▶ **TASK DESCRIPTION**
Go to the line that contains "Describe how this" and extract it along with every line after it, exactly, through the end of the data below.

## START

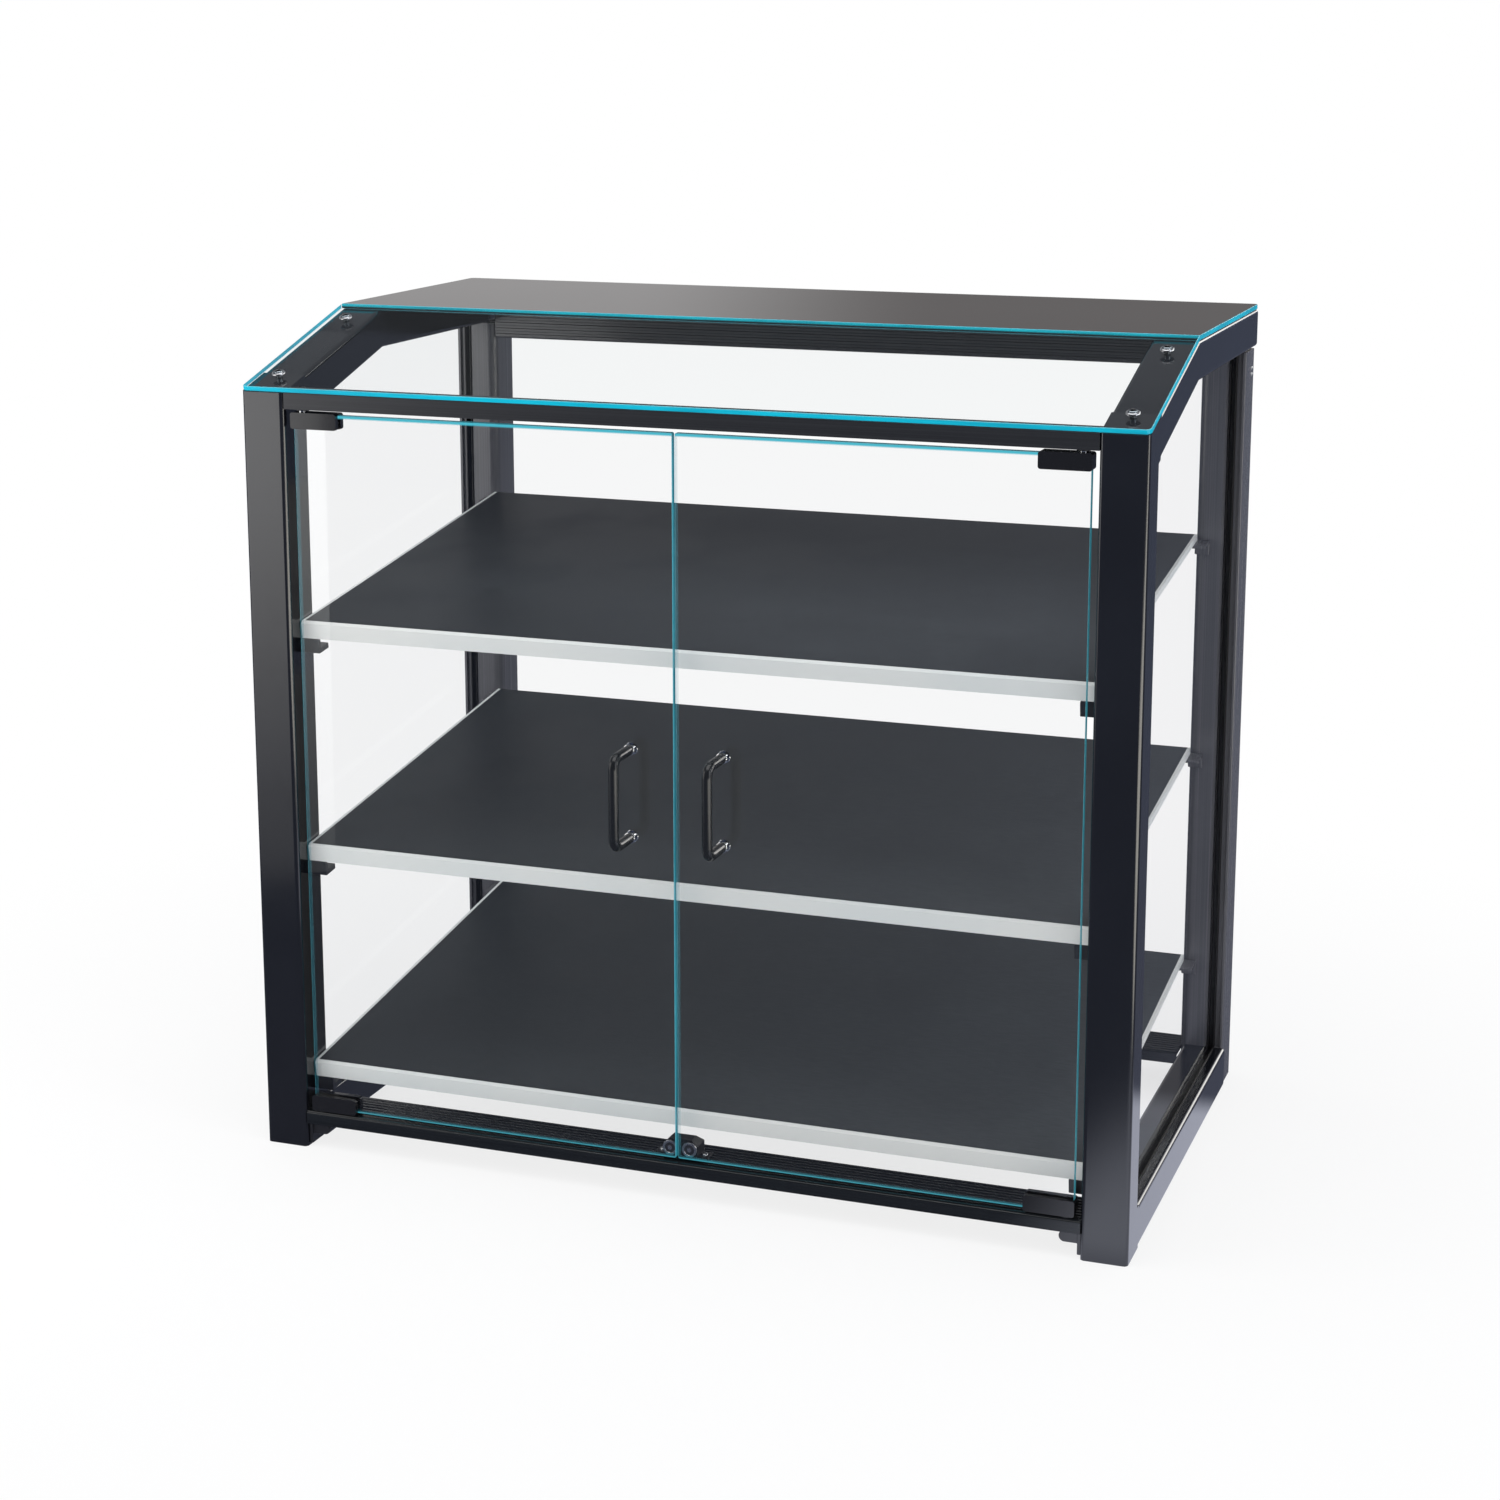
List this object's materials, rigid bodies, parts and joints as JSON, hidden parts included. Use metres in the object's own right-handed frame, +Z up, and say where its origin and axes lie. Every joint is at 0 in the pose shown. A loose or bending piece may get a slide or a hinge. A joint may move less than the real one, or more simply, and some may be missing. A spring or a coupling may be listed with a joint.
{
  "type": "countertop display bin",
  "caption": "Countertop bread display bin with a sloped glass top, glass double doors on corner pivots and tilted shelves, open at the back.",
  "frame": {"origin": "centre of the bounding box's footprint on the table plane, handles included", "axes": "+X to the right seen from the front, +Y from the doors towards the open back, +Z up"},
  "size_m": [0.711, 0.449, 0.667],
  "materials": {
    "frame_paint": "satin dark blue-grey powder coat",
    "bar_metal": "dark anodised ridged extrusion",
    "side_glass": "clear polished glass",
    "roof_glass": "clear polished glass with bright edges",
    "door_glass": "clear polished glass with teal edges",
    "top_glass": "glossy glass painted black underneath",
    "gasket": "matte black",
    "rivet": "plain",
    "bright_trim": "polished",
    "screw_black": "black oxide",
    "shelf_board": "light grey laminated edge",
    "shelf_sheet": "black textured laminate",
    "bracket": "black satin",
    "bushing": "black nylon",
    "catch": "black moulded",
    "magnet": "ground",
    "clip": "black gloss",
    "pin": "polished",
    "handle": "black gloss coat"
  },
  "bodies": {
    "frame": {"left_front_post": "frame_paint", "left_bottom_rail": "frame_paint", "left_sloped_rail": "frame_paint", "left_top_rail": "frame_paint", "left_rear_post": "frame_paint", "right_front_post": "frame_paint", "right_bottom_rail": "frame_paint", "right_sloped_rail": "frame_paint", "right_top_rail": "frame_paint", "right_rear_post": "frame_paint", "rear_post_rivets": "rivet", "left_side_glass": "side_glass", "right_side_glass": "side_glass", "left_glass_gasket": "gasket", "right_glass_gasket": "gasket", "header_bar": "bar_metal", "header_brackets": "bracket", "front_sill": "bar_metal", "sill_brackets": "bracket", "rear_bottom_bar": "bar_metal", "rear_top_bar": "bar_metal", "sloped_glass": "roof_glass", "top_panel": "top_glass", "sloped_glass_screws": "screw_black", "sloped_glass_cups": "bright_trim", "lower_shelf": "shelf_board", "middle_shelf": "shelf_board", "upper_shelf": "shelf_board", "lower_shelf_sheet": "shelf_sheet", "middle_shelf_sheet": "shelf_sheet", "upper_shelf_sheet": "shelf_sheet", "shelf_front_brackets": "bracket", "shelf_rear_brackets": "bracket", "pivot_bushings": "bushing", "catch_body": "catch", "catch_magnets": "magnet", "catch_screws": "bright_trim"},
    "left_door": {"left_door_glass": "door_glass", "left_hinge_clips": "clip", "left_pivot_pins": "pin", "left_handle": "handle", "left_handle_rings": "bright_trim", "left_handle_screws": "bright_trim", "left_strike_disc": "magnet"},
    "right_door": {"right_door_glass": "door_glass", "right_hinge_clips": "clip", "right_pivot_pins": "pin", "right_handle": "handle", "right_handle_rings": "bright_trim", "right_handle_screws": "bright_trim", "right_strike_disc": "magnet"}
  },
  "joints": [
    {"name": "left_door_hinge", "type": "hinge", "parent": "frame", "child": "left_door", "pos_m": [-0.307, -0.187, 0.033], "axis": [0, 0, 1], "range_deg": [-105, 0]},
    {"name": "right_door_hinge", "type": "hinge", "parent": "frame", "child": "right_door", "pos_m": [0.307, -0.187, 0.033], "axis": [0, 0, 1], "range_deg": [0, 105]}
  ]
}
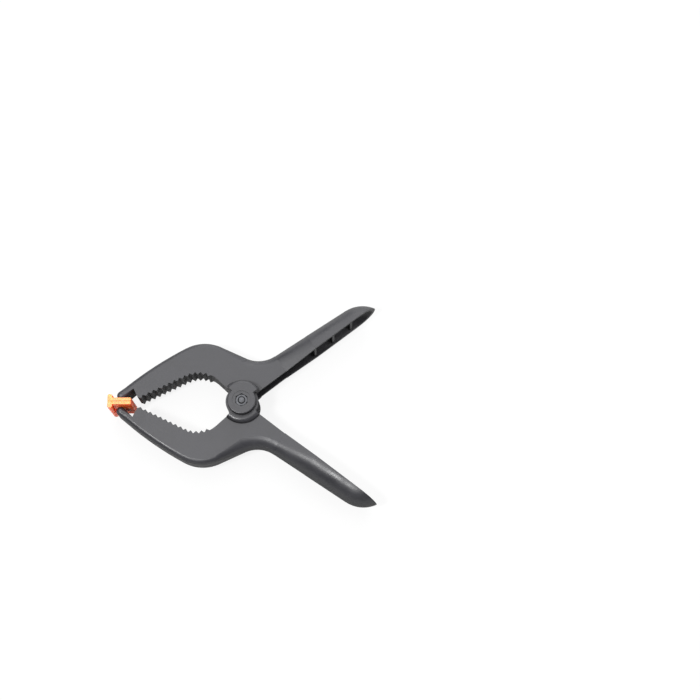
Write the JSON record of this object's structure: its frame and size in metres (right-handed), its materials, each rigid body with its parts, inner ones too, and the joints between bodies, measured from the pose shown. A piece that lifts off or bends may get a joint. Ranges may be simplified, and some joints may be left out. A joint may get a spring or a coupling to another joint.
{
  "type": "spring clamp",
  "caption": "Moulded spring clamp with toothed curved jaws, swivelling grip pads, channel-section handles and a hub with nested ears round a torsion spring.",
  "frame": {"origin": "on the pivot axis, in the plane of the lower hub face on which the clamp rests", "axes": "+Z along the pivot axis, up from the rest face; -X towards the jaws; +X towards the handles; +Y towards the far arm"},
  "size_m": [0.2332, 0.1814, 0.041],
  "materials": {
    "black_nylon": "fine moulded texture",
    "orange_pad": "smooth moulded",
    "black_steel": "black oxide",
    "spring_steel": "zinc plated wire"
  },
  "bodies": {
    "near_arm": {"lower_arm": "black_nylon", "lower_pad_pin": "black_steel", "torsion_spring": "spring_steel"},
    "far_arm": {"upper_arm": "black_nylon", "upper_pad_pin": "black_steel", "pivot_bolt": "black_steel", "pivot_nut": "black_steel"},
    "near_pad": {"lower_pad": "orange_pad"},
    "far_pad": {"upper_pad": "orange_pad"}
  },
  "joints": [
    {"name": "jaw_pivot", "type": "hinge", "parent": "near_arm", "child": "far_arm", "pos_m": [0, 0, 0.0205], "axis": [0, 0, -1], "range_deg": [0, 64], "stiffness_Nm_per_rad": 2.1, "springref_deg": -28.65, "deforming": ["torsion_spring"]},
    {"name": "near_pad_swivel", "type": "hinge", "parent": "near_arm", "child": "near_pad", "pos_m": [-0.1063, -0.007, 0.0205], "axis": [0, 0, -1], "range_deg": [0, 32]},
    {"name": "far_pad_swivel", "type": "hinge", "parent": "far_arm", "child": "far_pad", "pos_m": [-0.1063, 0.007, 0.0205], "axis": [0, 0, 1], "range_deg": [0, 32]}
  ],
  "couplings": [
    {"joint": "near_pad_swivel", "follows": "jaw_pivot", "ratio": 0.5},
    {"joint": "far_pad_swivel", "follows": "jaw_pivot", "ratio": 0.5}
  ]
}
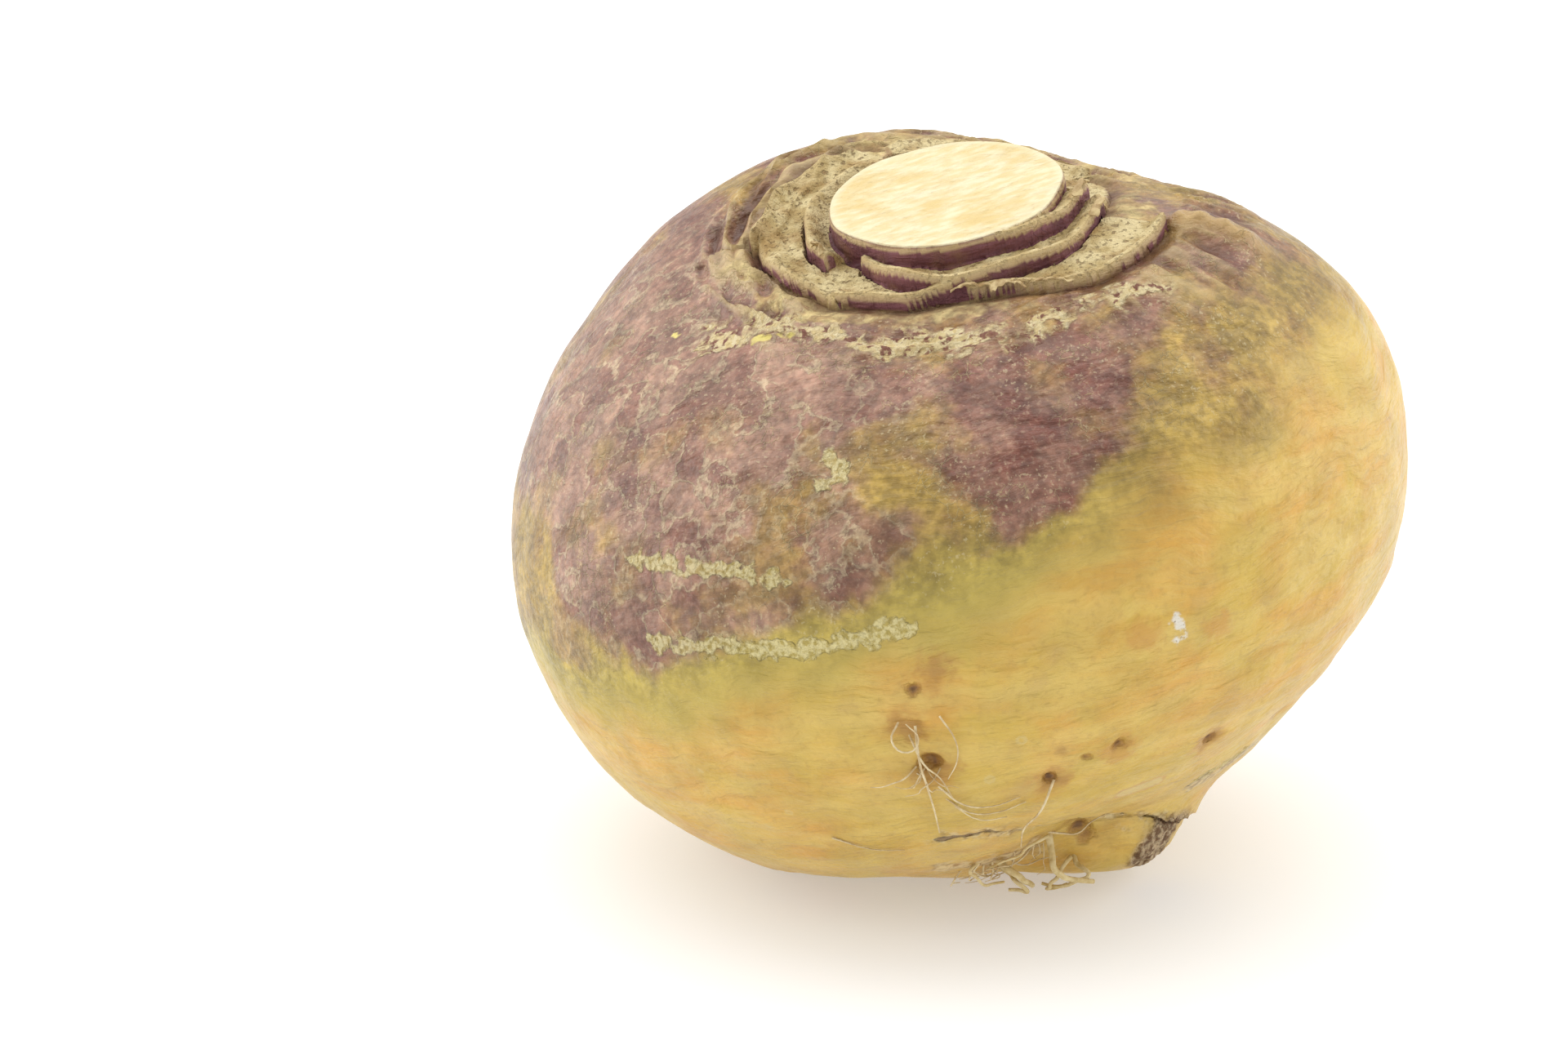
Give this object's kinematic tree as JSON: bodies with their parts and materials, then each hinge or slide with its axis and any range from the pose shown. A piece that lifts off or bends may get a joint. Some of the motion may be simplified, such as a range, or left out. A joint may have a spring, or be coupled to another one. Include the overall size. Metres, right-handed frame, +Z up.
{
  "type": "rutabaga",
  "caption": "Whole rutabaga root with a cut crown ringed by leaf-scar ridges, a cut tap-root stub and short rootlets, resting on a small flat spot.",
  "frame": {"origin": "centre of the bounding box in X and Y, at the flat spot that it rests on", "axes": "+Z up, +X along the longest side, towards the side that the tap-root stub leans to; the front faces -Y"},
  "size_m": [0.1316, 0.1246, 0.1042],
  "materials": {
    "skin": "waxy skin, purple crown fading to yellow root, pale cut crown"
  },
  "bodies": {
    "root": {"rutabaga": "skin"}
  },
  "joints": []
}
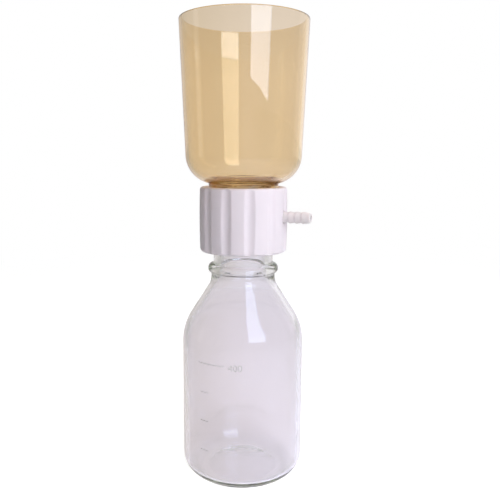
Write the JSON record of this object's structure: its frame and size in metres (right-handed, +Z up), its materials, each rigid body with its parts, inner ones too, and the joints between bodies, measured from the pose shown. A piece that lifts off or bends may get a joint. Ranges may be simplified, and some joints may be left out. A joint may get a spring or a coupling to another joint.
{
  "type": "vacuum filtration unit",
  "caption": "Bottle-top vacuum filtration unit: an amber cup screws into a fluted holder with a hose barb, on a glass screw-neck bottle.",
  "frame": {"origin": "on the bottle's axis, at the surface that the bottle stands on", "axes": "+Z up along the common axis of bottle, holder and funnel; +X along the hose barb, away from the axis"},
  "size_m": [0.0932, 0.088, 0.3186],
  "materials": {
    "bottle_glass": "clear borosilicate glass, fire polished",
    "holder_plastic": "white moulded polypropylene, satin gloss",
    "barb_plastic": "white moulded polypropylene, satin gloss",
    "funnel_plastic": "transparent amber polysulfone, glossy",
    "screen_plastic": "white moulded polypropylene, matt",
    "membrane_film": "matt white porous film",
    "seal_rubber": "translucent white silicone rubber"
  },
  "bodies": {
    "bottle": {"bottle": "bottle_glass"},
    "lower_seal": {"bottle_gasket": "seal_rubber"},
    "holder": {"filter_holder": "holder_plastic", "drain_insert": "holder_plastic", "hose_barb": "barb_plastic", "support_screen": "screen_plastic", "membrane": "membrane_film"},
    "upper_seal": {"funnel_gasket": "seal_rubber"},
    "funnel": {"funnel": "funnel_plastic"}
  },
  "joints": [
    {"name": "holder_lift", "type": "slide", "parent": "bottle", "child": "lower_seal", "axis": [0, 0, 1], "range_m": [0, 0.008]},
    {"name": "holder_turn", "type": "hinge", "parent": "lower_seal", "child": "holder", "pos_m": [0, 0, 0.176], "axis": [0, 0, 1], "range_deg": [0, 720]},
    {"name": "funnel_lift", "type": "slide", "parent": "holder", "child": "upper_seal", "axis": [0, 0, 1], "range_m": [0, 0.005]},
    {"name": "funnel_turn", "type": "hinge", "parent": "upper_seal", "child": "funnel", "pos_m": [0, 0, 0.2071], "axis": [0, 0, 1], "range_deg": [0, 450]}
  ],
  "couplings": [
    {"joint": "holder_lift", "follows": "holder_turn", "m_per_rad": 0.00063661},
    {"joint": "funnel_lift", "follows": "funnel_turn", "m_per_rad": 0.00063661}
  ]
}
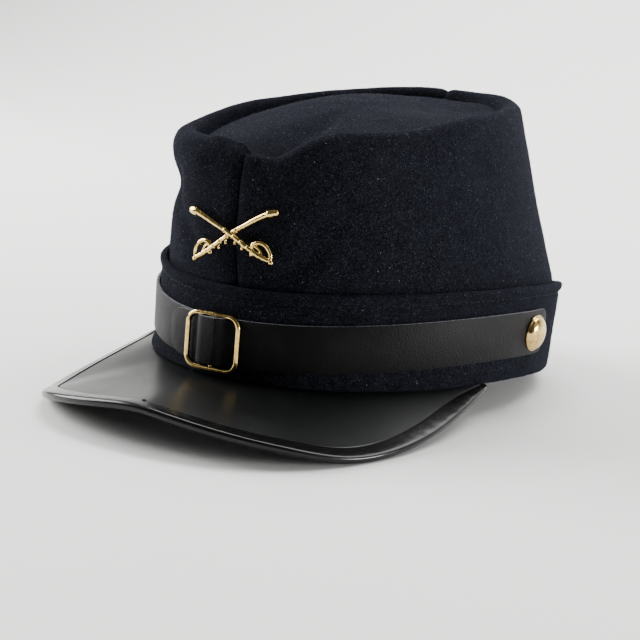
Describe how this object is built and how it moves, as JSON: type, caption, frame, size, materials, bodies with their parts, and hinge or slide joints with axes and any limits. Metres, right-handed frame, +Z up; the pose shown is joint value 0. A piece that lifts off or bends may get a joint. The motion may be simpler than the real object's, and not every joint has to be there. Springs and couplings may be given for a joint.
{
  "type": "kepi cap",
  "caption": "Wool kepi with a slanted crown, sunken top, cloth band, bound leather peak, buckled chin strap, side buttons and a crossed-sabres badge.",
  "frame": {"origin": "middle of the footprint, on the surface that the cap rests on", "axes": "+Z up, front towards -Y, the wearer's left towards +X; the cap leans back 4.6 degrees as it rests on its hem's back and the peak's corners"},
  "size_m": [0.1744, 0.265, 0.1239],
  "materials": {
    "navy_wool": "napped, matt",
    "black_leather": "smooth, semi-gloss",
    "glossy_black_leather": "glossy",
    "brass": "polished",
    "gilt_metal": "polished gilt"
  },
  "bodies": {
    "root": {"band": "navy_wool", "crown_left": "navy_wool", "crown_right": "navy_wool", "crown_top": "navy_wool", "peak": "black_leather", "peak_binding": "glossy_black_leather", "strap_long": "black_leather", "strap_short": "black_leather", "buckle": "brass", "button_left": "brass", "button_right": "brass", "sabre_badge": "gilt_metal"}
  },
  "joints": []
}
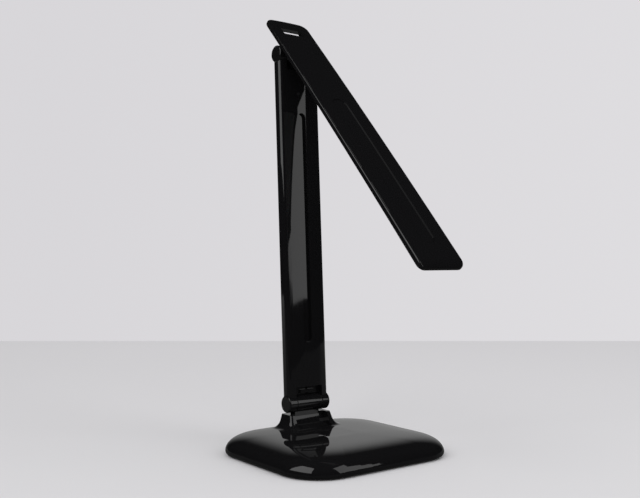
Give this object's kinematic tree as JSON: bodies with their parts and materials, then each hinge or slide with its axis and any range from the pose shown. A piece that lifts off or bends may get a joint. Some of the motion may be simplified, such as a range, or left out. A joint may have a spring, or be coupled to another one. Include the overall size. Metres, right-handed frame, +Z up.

## END

▶ **SOLUTION TO THIS EXERCISE**
Describe how this object is built and how it moves, as JSON: type, caption, frame, size, materials, bodies with their parts, and hinge or slide joints with axes and any limits. Metres, right-handed frame, +Z up; the pose shown is joint value 0. A piece that lifts off or bends may get a joint. The motion may be simpler than the real object's, and not every joint has to be there. Springs and couplings may be given for a joint.
{
  "type": "kepi cap",
  "caption": "Wool kepi with a slanted crown, sunken top, cloth band, bound leather peak, buckled chin strap, side buttons and a crossed-sabres badge.",
  "frame": {"origin": "middle of the footprint, on the surface that the cap rests on", "axes": "+Z up, front towards -Y, the wearer's left towards +X; the cap leans back 4.6 degrees as it rests on its hem's back and the peak's corners"},
  "size_m": [0.1744, 0.265, 0.1239],
  "materials": {
    "navy_wool": "napped, matt",
    "black_leather": "smooth, semi-gloss",
    "glossy_black_leather": "glossy",
    "brass": "polished",
    "gilt_metal": "polished gilt"
  },
  "bodies": {
    "root": {"band": "navy_wool", "crown_left": "navy_wool", "crown_right": "navy_wool", "crown_top": "navy_wool", "peak": "black_leather", "peak_binding": "glossy_black_leather", "strap_long": "black_leather", "strap_short": "black_leather", "buckle": "brass", "button_left": "brass", "button_right": "brass", "sabre_badge": "gilt_metal"}
  },
  "joints": []
}
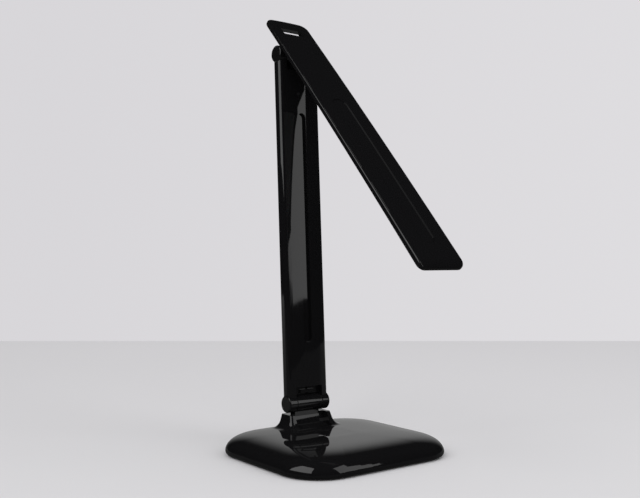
Give this object's kinematic tree as JSON: bodies with their parts and materials, then each hinge or slide with its axis and any range from the pose shown. A piece that lifts off or bends may get a joint. Some of the motion may be simplified, such as a range, or left out. A joint may have a spring, or be coupled to another one. Include the overall size. Metres, right-handed frame, +Z up.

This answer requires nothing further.